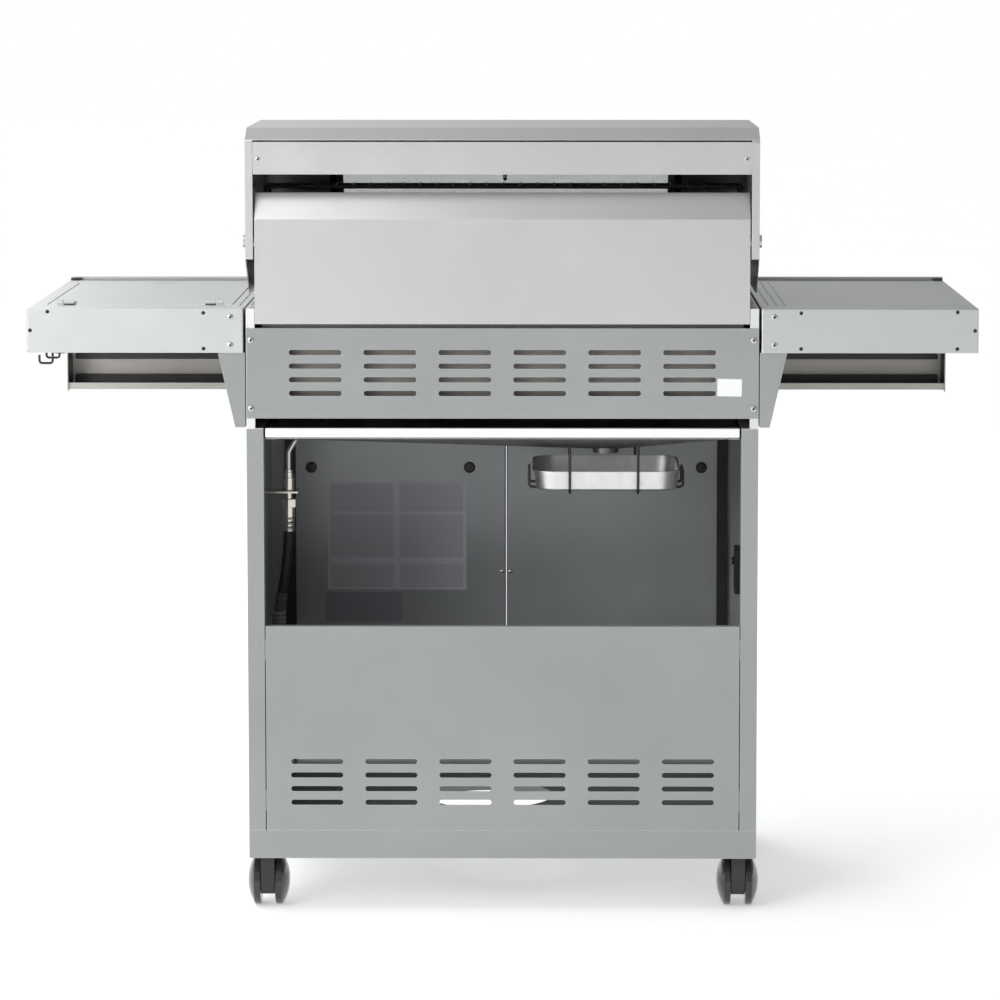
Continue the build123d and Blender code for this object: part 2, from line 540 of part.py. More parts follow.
with BuildPart() as gas_inlet_fitting:
    rod((*GAS_LINE, 547), (*GAS_LINE, 562), 9)
    with BuildSketch(Plane.XY.offset(562)):
        with Locations(GAS_LINE):
            RegularPolygon(12, 6, rotation=30)
    extrude(amount=12)
    rod((*GAS_LINE, 574), (*GAS_LINE, 618), 6)
    rod((*GAS_LINE, 587), (*GAS_LINE, 606), 8.5)
    block((305, BODY_HALF - SHEET), (GAS_LINE[1] - 18, GAS_LINE[1] + 18), (584.5, 587))
    rod((*GAS_LINE, 606), (*GAS_LINE, 614), 7)
save(gas_inlet_fitting.part, "gas_inlet_fitting")

hose_radii = []
for before, corner, after in zip(HOSE_ROUTE, HOSE_ROUTE[1:], HOSE_ROUTE[2:]):
    run_in = Vector(*corner) - Vector(*before)
    run_out = Vector(*after) - Vector(*corner)
    half_turn = radians(run_in.get_angle(run_out)) / 2
    hose_radii.append(0.45 * min(run_in.length, run_out.length) / tan(half_turn))

with BuildPart() as gas_hose:
    bent_rod(HOSE_ROUTE, HOSE_R, hose_radii)
save(gas_hose.part, "gas_hose")
with BuildLine() as hose_line:
    FilletPolyline(*HOSE_ROUTE, radius=hose_radii)
hose_length = hose_line.wires()[0].length
print("hose radii", [round(r) for r in hose_radii], "length", round(hose_length, 1),
      "volume ratio", round(gas_hose.part.volume / (pi * HOSE_R**2 * hose_length), 4))

REG_BODY_Z = 356.0
REG_BODY_R = 27.0
NUT_Z = (298.0, 330.0)

with BuildPart() as regulator:
    rod((*REGULATOR, 380), (*REGULATOR, 407), 8)
    for z in (390, 396, 402):
        rod((*REGULATOR, z), (*REGULATOR, z + 4), 10.5)
    rod((REGULATOR[0], REGULATOR[1] - 16, REG_BODY_Z), (REGULATOR[0], REGULATOR[1] + 16, REG_BODY_Z),
        REG_BODY_R)
    rod((REGULATOR[0], REGULATOR[1] + 15, REG_BODY_Z), (REGULATOR[0], REGULATOR[1] + 24, REG_BODY_Z), 18)
    rod((*REGULATOR, NUT_Z[0]), (*REGULATOR, NUT_Z[1] + 4), 21)
    with Locations(Plane(origin=(*REGULATOR, NUT_Z[0]))):
        with PolarLocations(21, 16):
            Cylinder(1.6, 26, align=(Align.CENTER, Align.CENTER, Align.MIN))
    rod((*REGULATOR, NUT_Z[0] - 1), (*REGULATOR, NUT_Z[0] + 18), TANK_NUT_R, Mode.SUBTRACT)
save(regulator.part, "regulator")

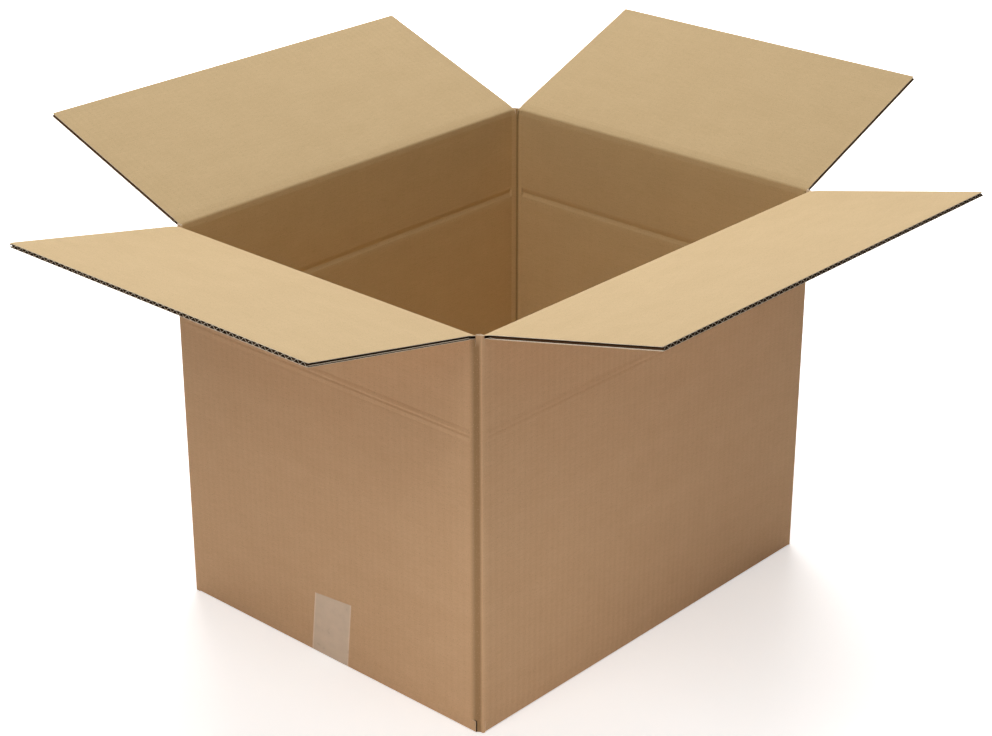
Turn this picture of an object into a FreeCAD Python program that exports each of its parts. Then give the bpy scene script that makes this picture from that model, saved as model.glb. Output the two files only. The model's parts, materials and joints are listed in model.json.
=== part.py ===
import FreeCAD
import Part

# Open carton of single-wall corrugated board, one scored and folded blank.
# X runs along the long walls, Y along the short walls, Z up. The origin is the
# middle of the footprint, on the underside of the tape that closes the bottom.

import math
import os

Vector = FreeCAD.Vector

# Outside sizes of the carton
length = 495.0
width = 400.0
crease_height = 400.0

# Board and its flutes
board = 4.0
liner = 0.45
medium = 0.4
flute_pitch = 7.75

# Scores that let the board fold
corner_leg = 8.0
corner_valley = 4.6
corner_round = 3.0
inner_leg = 5.0
depth_score_height = 305.0
groove_width = 12.0
groove_depth = 1.5
ridge_width = 10.0
ridge_height = 0.5

# Slots, seams and the glued joint
slot_width = 9.0
slot_rise = 0.5
seam_gap = 1.0
joint_play = 1.0
tab_width = 35.0
tab_trim_angle = 15.0
tab_set_back = 8.0
tab_fold_round = 3.0

# Bottom folds
fold_round = 2.5
inside_round = 1.0
flap_gap = 0.3

# Creases that the top flaps turn on
crease_inset = 1.0
bead_radius = 0.7
crease_gap = 0.3
crush_reach = 12.0
open_limit = 165.0

# Opening angle of each top flap, from upright, outwards
front_open_angle = 77.1
back_open_angle = 70.1
left_open_angle = 78.1
right_open_angle = 67.3

# Clear tape over the bottom seam
tape_width = 50.0
tape_thickness = 0.1
tape_turn_up = 70.0
tape_lean = 5.5
tape_stand = 5.0

# Sizes that follow from those above
half_length = length / 2
half_width = width / 2
slot_edge = (board + slot_width) / 2
crease_step = board + crease_gap
long_crease = crease_height + crease_step / 2
short_crease = crease_height - crease_step / 2
slot_floor = long_crease + slot_rise
flap_reach = half_width - seam_gap / 2
flap_depth = flap_reach - crease_inset
short_flap_floor = tape_thickness + board + flap_gap
fold_top = short_flap_floor + 2 * board
raw_edge = half_width - board - joint_play
tab_start = half_width - board - joint_play / 2
nose_round = 0.475 * board
crush_lean = math.radians((180 - open_limit) / 2)
past_board = 2 * board
touching = 1e-6


def in_plan(z):
    """Points of an outline drawn in plan, at height z."""
    return lambda a, b: Vector(a, b, z)


def in_section(x):
    """Points of an outline drawn in cross section, at x along the wall."""
    return lambda a, b: Vector(x, a, b)


def rounded_corner(before, corner, after, radius):
    """Start, middle and end of the arc that rounds one corner."""
    to_before = before.sub(corner).normalize()
    to_after = after.sub(corner).normalize()
    half_angle = to_before.getAngle(to_after) / 2
    setback = radius / math.tan(half_angle)
    bisector = to_before.add(to_after).normalize()
    middle = corner.add(bisector * (radius / math.sin(half_angle) - radius))
    return corner.add(to_before * setback), middle, corner.add(to_after * setback)


def outline(points, place):
    """Closed wire through points (a, b), or (a, b, radius) where the corner is rounded."""
    corners = [place(point[0], point[1]) for point in points]
    count = len(corners)
    turns = []
    for i, point in enumerate(points):
        if len(point) > 2:
            turns.append(rounded_corner(corners[i - 1], corners[i], corners[(i + 1) % count], point[2]))
        else:
            turns.append((corners[i], corners[i], corners[i]))
    edges = []
    for i, (start, middle, end) in enumerate(turns):
        if start.distanceToPoint(end) > touching:
            edges.append(Part.Arc(start, middle, end).toShape())
        following = turns[(i + 1) % count][0]
        if end.distanceToPoint(following) > touching:
            edges.append(Part.LineSegment(end, following).toShape())
    return Part.Wire(edges)


def prism(points, start, end):
    """Solid with one cross section, from start to end along the wall."""
    face = Part.Face(outline(points, in_section(start)))
    return face.extrude(Vector(end - start, 0, 0))


def upright(points, bottom, top):
    """Solid with one plan outline, from bottom to top."""
    face = Part.Face(outline(points, in_plan(bottom)))
    return face.extrude(Vector(0, 0, top - bottom))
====
Starting with the line with "Turn this picture" and ending with the line with "ridge_height = 0.5", extract every line exactly and nothing outside that span.

● **OUTPUT BELOW**:
Turn this picture of an object into a FreeCAD Python program that exports each of its parts. Then give the bpy scene script that makes this picture from that model, saved as model.glb. Output the two files only. The model's parts, materials and joints are listed in model.json.
=== part.py ===
import FreeCAD
import Part

# Open carton of single-wall corrugated board, one scored and folded blank.
# X runs along the long walls, Y along the short walls, Z up. The origin is the
# middle of the footprint, on the underside of the tape that closes the bottom.

import math
import os

Vector = FreeCAD.Vector

# Outside sizes of the carton
length = 495.0
width = 400.0
crease_height = 400.0

# Board and its flutes
board = 4.0
liner = 0.45
medium = 0.4
flute_pitch = 7.75

# Scores that let the board fold
corner_leg = 8.0
corner_valley = 4.6
corner_round = 3.0
inner_leg = 5.0
depth_score_height = 305.0
groove_width = 12.0
groove_depth = 1.5
ridge_width = 10.0
ridge_height = 0.5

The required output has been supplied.